Well, if they have the four votes to grant cert in a more appropriate case before them, why not do so? Yet on June 15, the Supreme Court turned down 10 appeals from gun rights groups in cases where lower courts appeared to be in violation of Heller and McDonald. What gives?
On July 27, Joan Biskupic, CNN’s legal analyst and Supreme Court biographer who has deep connections within the institution, answered the riddle. In a tell-all article revealing some of the internal hagglings of the 2019-2020 Supreme Court term, Biskupic reported that Roberts “sent enough signals during internal deliberations on firearms restrictions, sources said, to convince fellow conservatives he would not provide a critical fifth vote anytime soon to overturn gun control regulations. As a result, the justices in June denied several petitions regarding Second Amendment rights.”
In other words, the four other justices know that the only thing worse than shirking an opportunity to reverse the lower courts on the Second Amendment is to get up to bat and then strike out, with Roberts as the fifth vote upholding gun control measures.

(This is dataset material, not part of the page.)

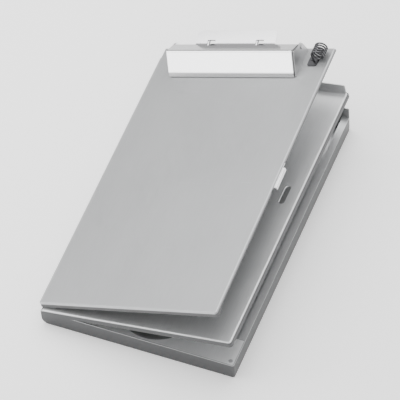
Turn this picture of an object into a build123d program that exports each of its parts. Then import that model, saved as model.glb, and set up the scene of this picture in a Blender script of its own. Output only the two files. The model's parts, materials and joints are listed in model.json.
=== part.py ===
from build123d import *

import os
from math import atan2, degrees, radians, tan

# Side-opening aluminium storage clipboard: a base tray, a middle tray and a clip cover that fan open
# about two full-length hinges on the left-hand edge.
#
# The origin is the centre of the base tray's underside.  +X runs from the hinge side to the opening
# side, +Y from the near end to the clip end, and +Z is up.  Millimetres.

os.makedirs("parts", exist_ok=True)

# ---- driving dimensions -------------------------------------------------------------------
base_width = 226.0
base_length = 370.0
rim_height = 21.2
far_wall_height = 35.5
sheet = 1.2
spine_radius = 8.0

middle_opening = 10.4        # roll of the middle tray above the base, degrees
cover_opening = 20.15        # roll of the cover above the base, degrees
cover_rise = 15.0            # how much higher the cover hinge stands at the clip end

# full-length hinges
pin_radius = 1.0
bore_radius = 1.05
knuckle_radius = 2.0
leaf_thickness = 1.0
leaf_width = 16.0
leaf_clear = knuckle_radius + 0.4
hinge_start = 6.0
hinge_length = 360.0
hinge_end = hinge_start + hinge_length
knuckle_count = 20
knuckle_gap = 0.3

# rivets
rivet_radius = 1.2
rivet_hole_radius = 1.22
rivet_head_radius = 2.3
rivet_head_height = 0.5
rivet_edge = 0.35

# ---- frames: u across a leaf from its hinge, v along it from the near end, w out of its top ----
left = -base_width / 2
right = base_width / 2
near = -base_length / 2
far = base_length / 2

middle_axis_x = left + 0.2
middle_axis_z = rim_height + 1.2
cover_axis_w = 5.2
cover_pitch = degrees(atan2(cover_rise, base_length))

base_hinge = Plane((middle_axis_x, near, middle_axis_z))
middle = Plane(base_hinge.location * Location((0, 0, 0), (0, -middle_opening, 0)))
cover_hinge = Plane(middle.location * Location((0, 0, cover_axis_w), (cover_pitch, 0, 0)))
cover = Plane(cover_hinge.location * Location((0, 0, 0), (0, middle_opening - cover_opening, 0)))


def section(leaf, v):
    """Plane across a leaf at v: sketch x is u, sketch y is w, and a negative extrude adds v."""
    return Plane(leaf.from_local_coords((0, v, 0)), x_dir=leaf.x_dir, z_dir=-leaf.y_dir)


def side(leaf, u):
    """Plane along a leaf at u: sketch x is v, sketch y is w, and a positive extrude adds u."""
    return Plane(leaf.from_local_coords((u, 0, 0)), x_dir=leaf.y_dir, z_dir=leaf.x_dir)


def block(leaf, u_range, v_range, w_range, mode=Mode.ADD):
    """Rectangular block between two corners given in a leaf's u, v and w."""
    with BuildSketch(leaf.offset(w_range[0])) as outline:
        with Locations(((u_range[0] + u_range[1]) / 2, (v_range[0] + v_range[1]) / 2)):
            Rectangle(u_range[1] - u_range[0], v_range[1] - v_range[0])
    extrude(outline.sketch, amount=w_range[1] - w_range[0], mode=mode)


def pegs(plane, spots, radius, length, mode=Mode.ADD):
    """Round pegs, or holes, of one length standing on a plane at each spot."""
    with BuildSketch(plane) as rounds:
        with Locations(*spots):
            Circle(radius)
    extrude(rounds.sketch, amount=length, mode=mode)


def edge_at(piece, leaf, u, v, w):
    """The edge of a piece that passes nearest to a point given in a leaf's u, v and w."""
    return piece.edges().sort_by_distance(leaf.from_local_coords((u, v, w)))[0]


def face_at(piece, leaf, u, v, w):
    """The face of a piece that lies nearest to a point given in a leaf's u, v and w."""
    return piece.faces().sort_by_distance(leaf.from_local_coords((u, v, w)))[0]


def knuckles(leaf, first, tail_centre, tail_size):
    """Every second hinge knuckle from the first, each rolled from a tail that runs into its leaf."""
    pitch = hinge_length / knuckle_count
    for index in range(first, knuckle_count, 2):
        with BuildSketch(section(leaf, hinge_start + index * pitch + knuckle_gap / 2)) as roll:
            Circle(knuckle_radius)
            with Locations(tail_centre):
                Rectangle(*tail_size)
            Circle(bore_radius, mode=Mode.SUBTRACT)
        extrude(roll.sketch, amount=-(pitch - knuckle_gap))


def standing_tail(height):
    """Centre and size of a knuckle tail that hangs below the axis on its right-hand side."""
    return (knuckle_radius - leaf_thickness / 2, -height / 2), (leaf_thickness, height)


def lying_tail(width):
    """Centre and size of a knuckle tail that lies to the right, level with the knuckle's top."""
    return (width / 2, knuckle_radius - leaf_thickness / 2), (width, leaf_thickness)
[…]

Which leads us to today. So long as Trump appoints anyone even on par with Kavanaugh, at the very least there should be five votes not only to take up these appeals but to reverse the lower court opinions, while stripping Roberts of any ability to manipulate the process.
Seventh Circuit Judge Amy Coney Barrett, the lead contender for the nomination, has already penned a strong dissent in a gun rights case accusing her colleagues on that panel of treating the Second Amendment like a second-class right. There’s our fifth vote.
Thus, while I don’t have much hope that there will be five votes to uproot some of these bogus rights created by the court from their first-class status in constitutional law, there should at least be enough votes to elevate the Second Amendment from second-class status and let it take a seat right next to the “right to abortion” in first class.